**Data extract**
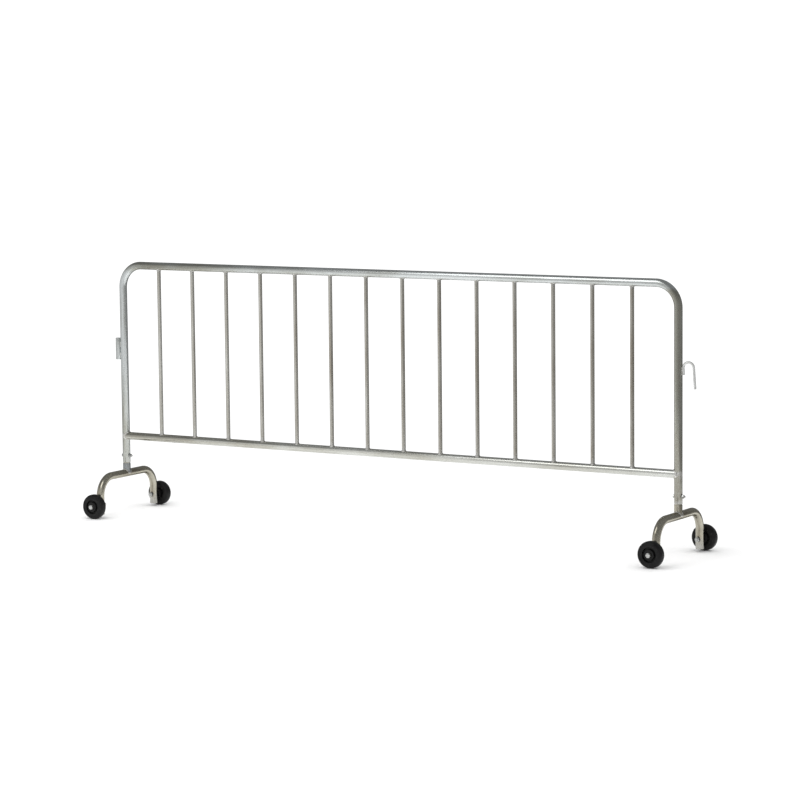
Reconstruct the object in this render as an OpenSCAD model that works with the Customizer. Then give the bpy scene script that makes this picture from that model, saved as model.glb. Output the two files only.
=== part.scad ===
// Crowd control barrier: a welded steel tube frame on two bolt-on arched wheel bases.
// X runs along the barrier, Y across it, Z up. The floor is z = 0 and the origin is the
// middle of the whole footprint, so the panel sits a little towards the sleeve end.

/* [Frame] */
// Length over the two posts
frame_length = 2590; // [1800:5:3200]
// Floor to the top of the top rail
frame_height = 1050.5; // [850:0.5:1270]
// Outer diameter of the frame tube
tube_od = 31.75; // [26:0.05:40]
// Wall of the frame tube
tube_wall = 1.65; // [1.2:0.05:2.5]
// Centreline radius of the two top corners
corner_r = 92; // [60:1:150]
// Floor to the bottom rail's centreline
bottom_rail_z = 321; // [295:1:400]

/* [Pickets] */
// Outer diameter of a picket
picket_od = 15.9; // [12:0.1:20]
// Wall of a picket
picket_wall = 1.2; // [0.8:0.1:2]
// Left post's centreline to the first picket's centreline
left_gap = 184; // [120:1:240]
// Last picket's centreline to the right post's centreline
right_gap = 192; // [120:1:240]

/* [Base] */
// Distance between the two leg centrelines of a base
leg_spacing = 370; // [300:1:460]
// Floor to the centreline of a base's cross tube
base_top_z = 164; // [135:1:200]
// Centreline radius of a base's two bends
base_bend_r = 77; // [50:1:110]
// Floor to the cut lower end of a leg
leg_foot_z = 12; // [6:1:25]
// Height of the collar above the crest of the cross tube
collar_height = 26; // [12:0.5:40]
// Gap left between the collar and the end of the post
post_gap = 3.5; // [0.5:0.1:6]
// How far the spigot reaches up inside the post
spigot_reach = 75; // [50:1:120]
// Wall of the spigot
spigot_wall = 2; // [1.5:0.1:3]

/* [Wheels] */
// Outer diameter of a wheel
wheel_d = 101.6; // [80:0.1:125]
// Width of a wheel over its side faces
wheel_width = 36; // [28:0.5:50]
// Gap between a leg and the near side face of its wheel
wheel_offset = 9.5; // [6:0.5:20]
// Outer diameter of the ring recess in a wheel's side
recess_d = 57; // [50:0.5:66]
// Outer diameter of a wheel's hub
hub_d = 40; // [28:0.5:46]
// Depth of the ring recess
recess_depth = 11; // [4:0.5:15]
// Radius of a wheel's rounded shoulders
shoulder_r = 9; // [3:0.5:12]
// Outer diameter of the sleeve that a wheel turns on
axle_sleeve_od = 14; // [12.5:0.1:18]

/* [Link] */
// Diameter of the coupling hook's rod
hook_rod_d = 9.5; // [7:0.1:13]
// Shank to leg of the coupling hook, centre to centre
hook_span = 43; // [40:0.5:60]
// Floor to the underside of the hook's arc
hook_seat_z = 737.5; // [650:0.5:800]
// Length of the hook's straight leg
hook_leg_length = 80; // [40:1:100]
// Outward lean of the hook's leg in degrees
hook_lean = 4; // [0:0.5:8]
// Length of the hook's welded shank
shank_length = 25; // [12:1:40]
// Length of the weld along the shank, from the shank's lower end up
hook_weld_length = 31; // [12:1:40]
// Outer diameter of the coupling sleeve
sleeve_od = 25.4; // [20:0.1:30]
// Wall of the coupling sleeve
sleeve_wall = 2.6; // [1.5:0.1:4]
// Length of the coupling sleeve
sleeve_length = 89.5; // [60:0.5:120]
// Room between a seated hook's arc and the sleeve's top
hook_seat_clear = 7.5; // [0:0.5:12]

/* [Fasteners] */
// Thread diameter of an axle bolt
axle_bolt_d = 10; // [8:1:10]
// Thread diameter of a base bolt
base_bolt_d = 8; // [6:1:10]
// Height of a base bolt above the end of the post
base_bolt_rise = 28; // [18:1:45]
// Thread left standing past an axle nut
axle_tail = 2.5; // [0.5:0.1:8]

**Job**
Return every line of the material exactly.

**The completed task**
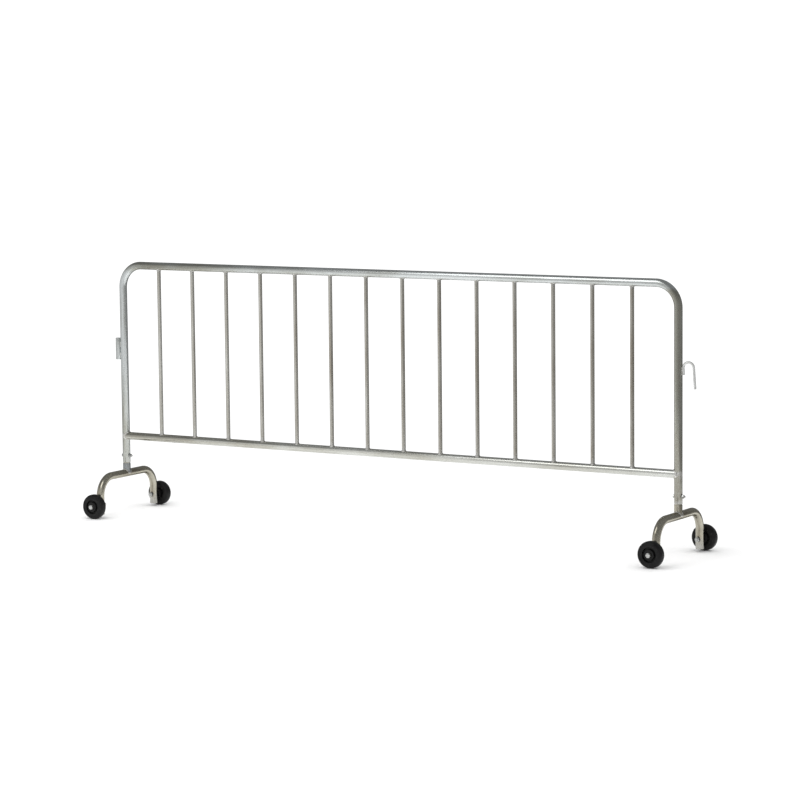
Reconstruct the object in this render as an OpenSCAD model that works with the Customizer. Then give the bpy scene script that makes this picture from that model, saved as model.glb. Output the two files only.
=== part.scad ===
// Crowd control barrier: a welded steel tube frame on two bolt-on arched wheel bases.
// X runs along the barrier, Y across it, Z up. The floor is z = 0 and the origin is the
// middle of the whole footprint, so the panel sits a little towards the sleeve end.

/* [Frame] */
// Length over the two posts
frame_length = 2590; // [1800:5:3200]
// Floor to the top of the top rail
frame_height = 1050.5; // [850:0.5:1270]
// Outer diameter of the frame tube
tube_od = 31.75; // [26:0.05:40]
// Wall of the frame tube
tube_wall = 1.65; // [1.2:0.05:2.5]
// Centreline radius of the two top corners
corner_r = 92; // [60:1:150]
// Floor to the bottom rail's centreline
bottom_rail_z = 321; // [295:1:400]

/* [Pickets] */
// Outer diameter of a picket
picket_od = 15.9; // [12:0.1:20]
// Wall of a picket
picket_wall = 1.2; // [0.8:0.1:2]
// Left post's centreline to the first picket's centreline
left_gap = 184; // [120:1:240]
// Last picket's centreline to the right post's centreline
right_gap = 192; // [120:1:240]

/* [Base] */
// Distance between the two leg centrelines of a base
leg_spacing = 370; // [300:1:460]
// Floor to the centreline of a base's cross tube
base_top_z = 164; // [135:1:200]
// Centreline radius of a base's two bends
base_bend_r = 77; // [50:1:110]
// Floor to the cut lower end of a leg
leg_foot_z = 12; // [6:1:25]
// Height of the collar above the crest of the cross tube
collar_height = 26; // [12:0.5:40]
// Gap left between the collar and the end of the post
post_gap = 3.5; // [0.5:0.1:6]
// How far the spigot reaches up inside the post
spigot_reach = 75; // [50:1:120]
// Wall of the spigot
spigot_wall = 2; // [1.5:0.1:3]

/* [Wheels] */
// Outer diameter of a wheel
wheel_d = 101.6; // [80:0.1:125]
// Width of a wheel over its side faces
wheel_width = 36; // [28:0.5:50]
// Gap between a leg and the near side face of its wheel
wheel_offset = 9.5; // [6:0.5:20]
// Outer diameter of the ring recess in a wheel's side
recess_d = 57; // [50:0.5:66]
// Outer diameter of a wheel's hub
hub_d = 40; // [28:0.5:46]
// Depth of the ring recess
recess_depth = 11; // [4:0.5:15]
// Radius of a wheel's rounded shoulders
shoulder_r = 9; // [3:0.5:12]
// Outer diameter of the sleeve that a wheel turns on
axle_sleeve_od = 14; // [12.5:0.1:18]

/* [Link] */
// Diameter of the coupling hook's rod
hook_rod_d = 9.5; // [7:0.1:13]
// Shank to leg of the coupling hook, centre to centre
hook_span = 43; // [40:0.5:60]
// Floor to the underside of the hook's arc
hook_seat_z = 737.5; // [650:0.5:800]
// Length of the hook's straight leg
hook_leg_length = 80; // [40:1:100]
// Outward lean of the hook's leg in degrees
hook_lean = 4; // [0:0.5:8]
// Length of the hook's welded shank
shank_length = 25; // [12:1:40]
// Length of the weld along the shank, from the shank's lower end up
hook_weld_length = 31; // [12:1:40]
// Outer diameter of the coupling sleeve
sleeve_od = 25.4; // [20:0.1:30]
// Wall of the coupling sleeve
sleeve_wall = 2.6; // [1.5:0.1:4]
// Length of the coupling sleeve
sleeve_length = 89.5; // [60:0.5:120]
// Room between a seated hook's arc and the sleeve's top
hook_seat_clear = 7.5; // [0:0.5:12]

/* [Fasteners] */
// Thread diameter of an axle bolt
axle_bolt_d = 10; // [8:1:10]
// Thread diameter of a base bolt
base_bolt_d = 8; // [6:1:10]
// Height of a base bolt above the end of the post
base_bolt_rise = 28; // [18:1:45]
// Thread left standing past an axle nut
axle_tail = 2.5; // [0.5:0.1:8]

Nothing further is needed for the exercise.